Un perdedor que intenta convertirse en actor y falla
estrepitosa y “cómicamente”, encuentra un trabajo vendiendo electrodomésticos,
tiene una pareja bella y loca (Fanny Touron) pero desilusionada con el
discurrir de su carrera como pintora, y una madre corpulenta y vivaz (Myriam
Boyer), que toma todo el día champagne, sobrellevando un cáncer al seno, lo
cual le perturba, dejándolo en la situación de un hipocondriaco que teme
absurdamente tener el mismo mal, producto de que se le está cayendo el cabello
y cree tener un bulto en el pectoral.
Estamos ante una comedia de humor negro, del belga Xavier Seron, que debuta en el largometraje de
ficción, una película a la que, desde luego, le sobra irreverencia, burlándose
de hasta lo impensable, como ver a un suicida desnudo en un balcón en medio de
la sensación de estar próxima la epifanía del protagonista, Michel Mann (Jean-Jacques Rausin), pero no nos engañemos, ésta no es ese tipo de película. Es así que
simplemente termina sintiéndose mal, desmayándose. De la misma manera tenemos el juego bobo con una
prótesis mamaria en el espejo del baño, o el ponerse a jugar infantilmente a la
película de acción con un niño en el hospital, de lo que reconocemos que la
propuesta tiene ternura en algunos pasajes, en medio de la predominante
terrible burla del patetismo de su criatura, que no escatima ridículo, llegando
a desnudarse en una sala de arte de posar y dibujar en pos de obtener la
atención de la amada, mientras se dedica a beber y a sufrir –o quizá, mejor
dicho, a sentir un extraño placer- en la idea de su muerte cercana.
La ternura aflora poco en el filme, pero ayuda a no perpetrar
tanta crueldad, observando que ésta abunda, ya que Xavier Seron no tiene
clemencia en su humor (tan) indie, expuesto, por supuesto, en blanco y negro. La trama tiene muchos ratos de un tono impertérrito, con una calma atroz, aun
tratando con la muerte y una terrible enfermedad.
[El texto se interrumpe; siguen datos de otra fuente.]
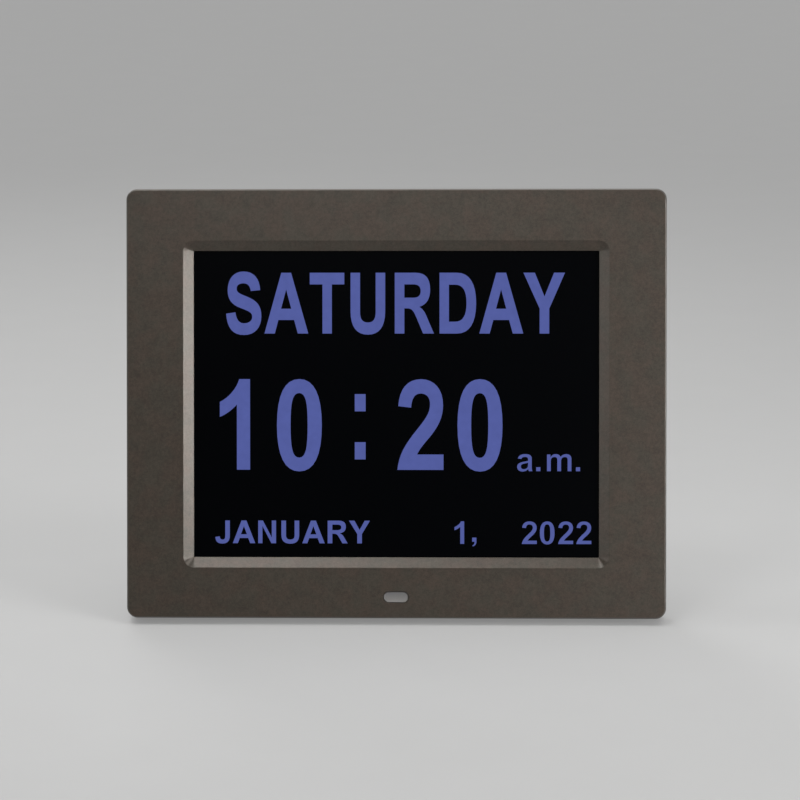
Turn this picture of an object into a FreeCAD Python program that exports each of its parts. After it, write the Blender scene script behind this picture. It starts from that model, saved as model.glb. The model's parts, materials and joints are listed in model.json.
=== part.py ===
import FreeCAD
import Part
# A calendar day clock: a flat rounded frame around an eight-inch screen, with a raised housing
# behind it that holds the board, the speaker, the buttons and a fold-out leg. Millimetres.
# Sub-parts are drawn upright, as on the bench: X to the right, Y from the face towards the back,
# Z up from the lower edge of the frame. The clock then leans back on its feet and its leg, and
# the origin is the middle of its box, on the surface that it stands on.
import math
import os
import re

import Sketcher
from FreeCAD import Placement, Rotation, Vector

SIZES = [
    ("window_width", 162.4, "opening over the screen"),
    ("window_height", 122.8, "opening over the screen"),
    ("frame_side", 26.8, "frame beside the window"),
    ("frame_above", 24.7, "frame above the window"),
    ("frame_below", 24.3, "frame below the window"),
    ("rim_depth", 13.0, "frame, face to the back of its rim"),
    ("corner_radius", 4.3, "corners of the frame"),
    ("edge_chamfer", 0.5, "bright cut along the edge of the face"),
    ("wall", 2.2, "rim of the frame"),
    ("face_thickness", 2.8, "plate around the window"),
    ("lean", 12.0, "angle by which the face leans back"),
    ("window_corner", 0.25, "corners of the window"),
    ("bevel_width", 4.1, "slope from the face down to the window"),
    ("bevel_depth", 2.4, "slope from the face down to the window"),
    ("sensor_width", 9.7, "light sensor's window"),
    ("sensor_height", 4.1, "light sensor's window"),
    ("sensor_drop", 15.8, "middle of the sensor below the window"),
    ("sensor_gap", 0.2, "between the sensor's window and its hole, all round"),
    ("sensor_sink", 0.3, "sensor's window below the face"),
    ("sensor_lip", 1.4, "lip behind the face, wider than the hole by this"),
    ("sensor_lip_thick", 1.0, "lip behind the face"),
    ("receiver_width", 5.6, "sensor itself"),
    ("receiver_height", 5.0, "sensor itself"),
    ("receiver_depth", 2.8, "sensor itself"),
    ("small_board_width", 26.0, "board of the sensor"),
    ("small_board_height", 6.6, "board of the sensor"),
    ("small_board_thick", 1.2, "board of the sensor"),
    ("small_screw_spread", 10.5, "screws of that board, from the middle"),
    ("small_screw_radius", 0.8, "thread"),
    ("small_head_radius", 1.7, "head"),
    ("small_head_thick", 1.0, "head"),
    ("small_screw_bite", 2.6, "thread in its post"),
    ("gasket_width", 5.0, "foam ring between the face and the glass"),
    ("gasket_thick", 0.5, "foam ring between the face and the glass"),
    ("glass_side", 6.8, "glass past the window, at each side"),
    ("glass_end", 5.6, "glass past the window, above and below"),
    ("glass_thick", 1.4, "glass of the screen"),
    ("module_margin", 3.5, "lit panel past the glass, all round"),
    ("module_thick", 4.1, "lit panel behind the glass"),
    ("panel_gap", 0.3, "around the panel in its seat"),
    ("rib_thick", 1.5, "rib that seats the panel"),
    ("rib_depth", 4.0, "rib that seats the panel"),
    ("tray_gap", 3.8, "steel tray behind the panel, inside the rim at each side"),
    ("tray_thick", 0.8, "steel tray behind the panel"),
    ("tray_screw_side", 4.0, "tray screws, from the sides of the tray"),
    ("tray_screw_inset", 30.0, "tray screws, from the lower and upper edges of the tray"),
    ("screw_radius", 1.25, "thread of the larger screws"),
    ("screw_play", 0.25, "hole wider than the thread, in radius"),
    ("screw_bite", 5.0, "thread in its boss"),
    ("head_radius", 2.4, "head of the larger screws"),
    ("head_thick", 1.4, "head of the larger screws"),
    ("head_play", 0.5, "counterbore wider than the head, in radius"),
    ("cross_length", 2.6, "cross in a screw's head"),
    ("cross_width", 0.6, "cross in a screw's head"),
    ("cross_depth", 0.7, "cross in a screw's head"),
    ("boss_radius", 3.4, "screw bosses"),
    ("case_screw_side", 9.5, "outer screws of the cover, from the sides of the frame"),
    ("case_screw_inner", 50.0, "inner screws of the cover, from the middle"),
    ("case_screw_margin", 8.6, "screws of the cover, from the lower and upper edges"),
    ("board_gap", 1.8, "main board to the side walls of the housing"),
    ("board_below", 6.8, "main board to the lower wall of the housing"),
    ("board_above", 13.8, "main board to the upper wall of the housing"),
    ("board_corner", 2.0, "corners of the main board"),
    ("board_thick", 1.6, "main board"),
    ("standoff", 2.6, "posts between the tray and the board"),
    ("post_radius", 3.0, "posts between the tray and the board"),
    ("board_screw_side", 8.0, "screws of the board, from its sides"),
    ("board_screw_margin", 6.0, "screws of the board, from its lower and upper edges"),
    ("cable_width", 40.0, "flat cable from the panel to the board"),
    ("cable_thick", 0.3, "flat cable"),
    ("cable_inset", 2.0, "where the cable leaves the panel, in front of the tray"),
    ("cable_rise", 1.8, "straight part of the cable above the panel"),
    ("cable_bend", 1.95, "bend of the cable, at its middle line"),
    ("cable_slack", 2.0, "gap in the rib on either side of the cable"),
    ("plug_height", 5.0, "connector of the cable"),
    ("plug_depth", 2.2, "connector of the cable"),
    ("plug_margin", 2.0, "connector below the upper edge of the board, and past the cable"),
    ("cover_inset", 1.0, "cover inside the frame's outline"),
    ("cover_flange", 3.0, "flat part of the cover"),
    ("cover_chamfer", 0.8, "edge of the flat part"),
    ("cover_wall", 2.2, "walls of the housing"),
    ("back_gap", 0.6, "between the power socket and the back of the housing"),
    ("block_side", 24.0, "housing inside the frame's outline, at each side"),
    ("block_low", 17.0, "housing above the lower edge of the frame"),
    ("block_above", 19.8, "housing below the upper edge of the frame"),
    ("block_corner", 8.0, "corners of the housing"),
    ("block_round", 2.0, "rounded edge of the housing"),
    ("leg_angle", 25.0, "opening of the leg"),
    ("leg_width", 60.0, "leg"),
    ("leg_thick", 3.6, "leg"),
    ("leg_gap", 0.5, "between the leg and the sides of its recess"),
    ("panel_inset", 6.0, "sunk panel on the leg, from its sides"),
    ("panel_ends", 12.0, "sunk panel on the leg, from the hinge and from the surface"),
    ("panel_sink", 0.8, "sunk panel on the leg"),
    ("panel_corner", 4.0, "sunk panel on the leg"),
    ("hinge_drop", 40.0, "hinge below the top of the housing"),
    ("hinge_inset", 3.0, "hinge below the back of the housing"),
    ("barrel_radius", 3.0, "knuckle of the leg"),
    ("pin_radius", 1.5, "hinge pin"),
    ("pin_play", 0.05, "leg on its pin, in radius"),
    ("pin_overhang", 6.0, "pin past each side of the recess"),
    ("pin_block", 9.0, "block around each end of the pin"),
    ("recess_depth", 6.6, "recess of the leg"),
    ("recess_spare", 3.0, "recess above the heel of the leg"),
    ("heel_length", 9.0, "heel of the leg, above its hinge"),
    ("stop_gap", 0.3, "between the heel and its stop"),
    ("pad_thick", 2.5, "rubber end of the leg"),
    ("pad_lip", 0.6, "rubber end, thicker than the leg by this on each face"),
    ("pad_inset", 1.0, "rubber end, narrower than the leg on each side"),
    ("foot_clear", 0.3, "lowest edge of the frame above the surface"),
    ("foot_front", 10.4, "front of the small feet, behind the face"),
    ("foot_back", 12.6, "back of the small feet, behind the face"),
    ("foot_length", 14.0, "small feet, sideways"),
    ("foot_side", 23.0, "small feet, from the sides of the frame"),
    ("button_drop", 11.0, "highest button, below the wall hooks' holes"),
    ("button_pitch", 13.0, "from one button to the next"),
    ("button_width", 11.0, "button"),
    ("button_height", 7.0, "button"),
    ("button_corner", 2.0, "button"),
    ("button_round", 0.6, "edge of a button"),
    ("button_gap", 0.3, "between a button and its hole"),
    ("button_proud", 1.3, "button above the housing"),
    ("button_lip", 1.2, "lip inside the housing, wider than the button by this"),
    ("button_lip_thick", 1.2, "lip inside the housing"),
    ("button_rest_gap", 0.3, "between the lip and the housing"),
    ("button_travel", 0.6, "how far a button goes in"),
    ("stem_radius", 2.5, "stem between a button and its switch"),
    ("switch_size", 6.0, "body of a switch"),
    ("switch_tall", 3.5, "body of a switch"),
    ("plunger_radius", 1.7, "plunger of a switch"),
    ("plunger_out", 1.7, "plunger above its switch"),
    ("plunger_in", 1.1, "plunger inside its switch"),
    ("plunger_gap", 0.3, "around the plunger, and below it when it is pressed"),
    ("jack_rise", 24.0, "power socket above the lower edge of its board"),
    ("jack_height", 9.0, "power socket, up and down"),
    ("jack_depth", 9.4, "power socket, above its board"),
    ("jack_length", 14.0, "power socket, sideways"),
    ("jack_nose", 3.7, "radius of its nose"),
    ("jack_axis", 5.1, "nose above the board"),
    ("jack_bore", 2.8, "radius of its bore"),
    ("jack_bore_depth", 10.0, "bore"),
    ("jack_pin", 1.0, "radius of the pin in the bore"),
    ("jack_pin_sink", 1.5, "tip of the pin inside the bore"),
    ("jack_gap", 0.2, "between the socket and the housing"),
    ("holder_gap", 3.0, "between the coin cell's holder and the power socket"),
    ("holder_rise", 16.0, "coin cell above the lower edge of its board"),
    ("holder_wall", 1.1, "wall of the cell's holder"),
    ("holder_floor", 1.2, "floor of the cell's holder"),
    ("cell_radius", 10.0, "coin cell"),
    ("cell_thick", 3.2, "coin cell"),
    ("cell_gap", 0.1, "around the coin cell"),
    ("speaker_drop", 3.3, "between the ring of the speaker and the block of the pin above it"),
    ("speaker_radius", 18.0, "speaker"),
    ("speaker_flange", 1.2, "rim of the speaker"),
    ("speaker_basket", 2.3, "basket of the speaker"),
    ("speaker_neck", 11.0, "radius of the basket at the magnet"),
    ("magnet_radius", 9.5, "magnet of the speaker"),
    ("magnet_thick", 2.4, "magnet of the speaker"),
    ("cone_inset", 2.0, "cone of the speaker, inside its rim"),
    ("cone_middle", 6.0, "radius of the cone's flat middle"),
    ("cone_sink", 1.4, "cone of the speaker, at its middle"),
    ("speaker_gap", 0.2, "between the speaker and its ring"),
    ("speaker_ring", 1.5, "ring around the speaker"),
    ("speaker_ring_tall", 3.0, "ring around the speaker"),
    ("grille_hole", 0.9, "radius of a hole in front of the speaker"),
    ("grille_pitch", 4.4, "from one ring of holes to the next"),
    ("vent_gap", 4.6, "vents above the upper wall of the recess"),
    ("vent_pitch", 7.0, "from one vent to the next"),
    ("vent_radius", 1.2, "half the width of a vent"),
    ("vent_length", 10.0, "vent, between the middles of its round ends"),
    ("keyhole_side", 22.0, "wall hooks' holes, from the sides of the housing"),
    ("keyhole_drop", 18.0, "wall hooks' holes below the top of the housing"),
    ("keyhole_radius", 4.0, "hole that a screw's head enters"),
    ("keyhole_slot", 2.0, "half the width of the slot above it"),
    ("keyhole_length", 8.0, "from the hole's middle to the slot's end"),
    ("chip_size", 12.0, "chips on the board"),
    ("chip_thick", 1.4, "chips on the board"),
    ("chip_column", 22.0, "outer chips, from the middle"),
    ("chip_rise", 34.0, "chips above the lower edge of their board"),
]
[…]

El cariz de melancolía se
disfraza de abiertamente sarcástico, y eso lo hace un filme medio difícil de
tolerar, aunque sea –o por eso- tan transparente. Encima somete a la broma la iluminación
y a la iconografía cristiana/católica, en que Michel es como el santo patrono de
los perdedores (también comparado con la inocencia de Mickey Mouse, y la
realidad del parecido con una rata), que va cuesta abajo sin freno, teniendo
cada vez menos cabello, menos seres queridos cerca, dedicándose a tomar más alcohol y volviendo a tener gatos a su alrededor
(símbolo de cierta soledad).
En el filme hay como leves intentos de arreglar la situación
(aunque hay también métodos risibles, tanto como desesperados, como ver a la
madre impidiendo la venta de su casa), pero se perpetran en el absurdo, tales
las miles de pruebas, revisiones y cuidados por sobre una enfermedad
imaginaria, mientras el complejo de Edipo aflora, en el extraño placer que
sobrevuela hacia la muerte, en el nexo que trasmite la madre al hijo en su
final, lo que puede ser una negación de un dolor tan determinante. No obstante
es pedirle mucho al filme, que no deja de divertirse a costa del protagonista.
En ese sentido Miryam Boyer está esplendida, y Rausin se presta hasta para lo
peor. Lo que muchos rechazaran, mostrar a un ser tan trágico en un tono tan
despreocupado, y otros aplaudirán, su potente irreverencia.